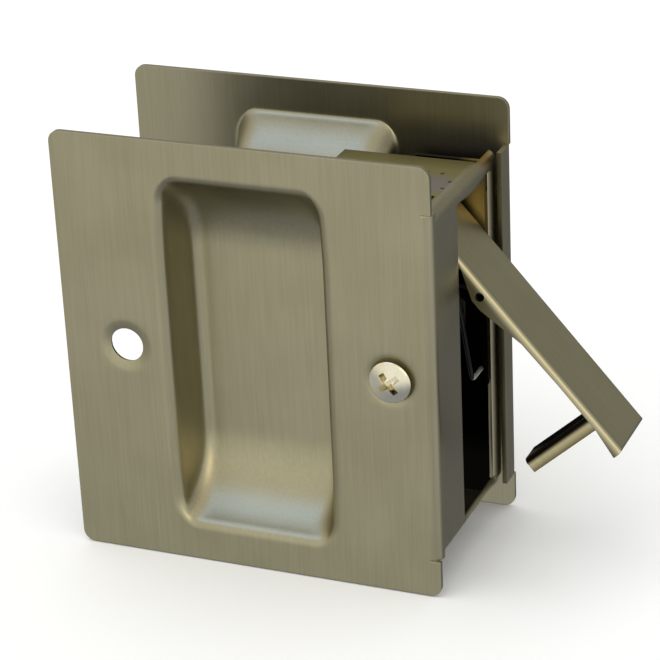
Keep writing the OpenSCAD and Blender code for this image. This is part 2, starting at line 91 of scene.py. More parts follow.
def add_camera():
    data = bpy.data.cameras.new("camera")
    data.lens = LENS_MM
    data.clip_start = NEAREST_SEEN
    data.clip_end = FURTHEST_SEEN
    camera = bpy.data.objects.new("camera", data)
    bpy.context.scene.collection.objects.link(camera)
    aim = Vector((
        -math.sin(CAMERA_TURN) * math.cos(CAMERA_TILT),
        math.cos(CAMERA_TURN) * math.cos(CAMERA_TILT),
        -math.sin(CAMERA_TILT),
    ))
    camera.rotation_mode = "QUATERNION"
    lean = Matrix.Rotation(-CAMERA_ROLL, 4, "Z").to_quaternion()
    camera.rotation_quaternion = aim.to_track_quat("-Z", "Y") @ lean
    camera.location = Vector(CAMERA_PLACE_MM) * MM
    bpy.context.scene.camera = camera
    return camera


camera = add_camera()
print("camera at", tuple(round(value, 3) for value in camera.location))

# %% [markdown]
# ## Floor
#
# The lock stands on the lower edges of its plates, on a pale matt floor. A large plane is enough for
# that. Mirror rays pass through it, because the metal gets a room of its own to show.

# %% Floor
FLOOR_GAP_MM = 0.2
FLOOR_SIZE = 12.0
FLOOR_ROUGHNESS = 0.7
FLOOR_SHINE = 0.1
FLOOR_Z = cad_box[0].z - FLOOR_GAP_MM * MM


def linear(code):
    """Turns an sRGB hex colour into the linear one that Blender's sockets take."""
    values = [int(code[i:i + 2], 16) / 255 for i in (1, 3, 5)]
    turned = [value / 12.92 if value <= 0.04045 else ((value + 0.055) / 1.055) ** 2.4 for value in values]
    return (*turned, 1.0)


def deselect():
    bpy.ops.object.select_all(action="DESELECT")


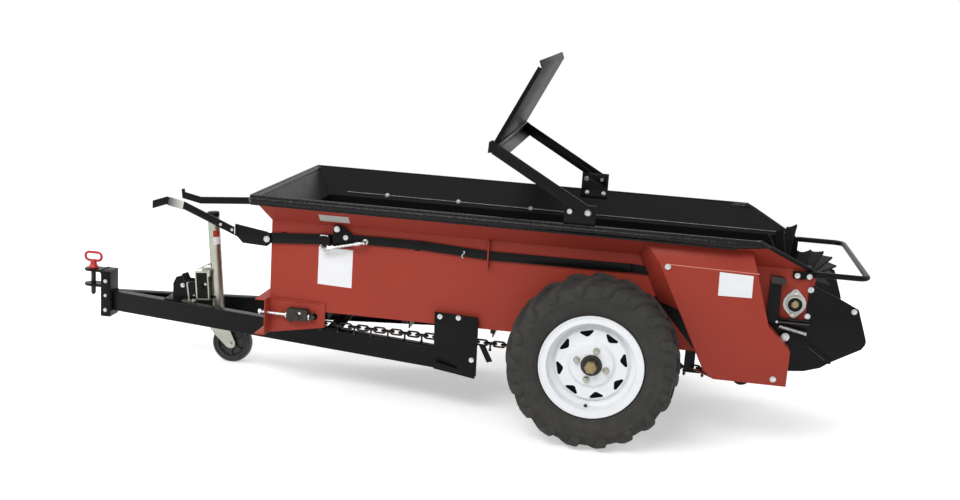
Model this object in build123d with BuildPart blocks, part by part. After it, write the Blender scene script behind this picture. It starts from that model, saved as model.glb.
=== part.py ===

====

Where a line in the entries holds "code", copy that line.

Keep writing the OpenSCAD and Blender code for this image. This is part 2, starting at line 91 of scene.py. More parts follow.
def linear(code):
    values = [int(code[i:i + 2], 16) / 255 for i in (1, 3, 5)]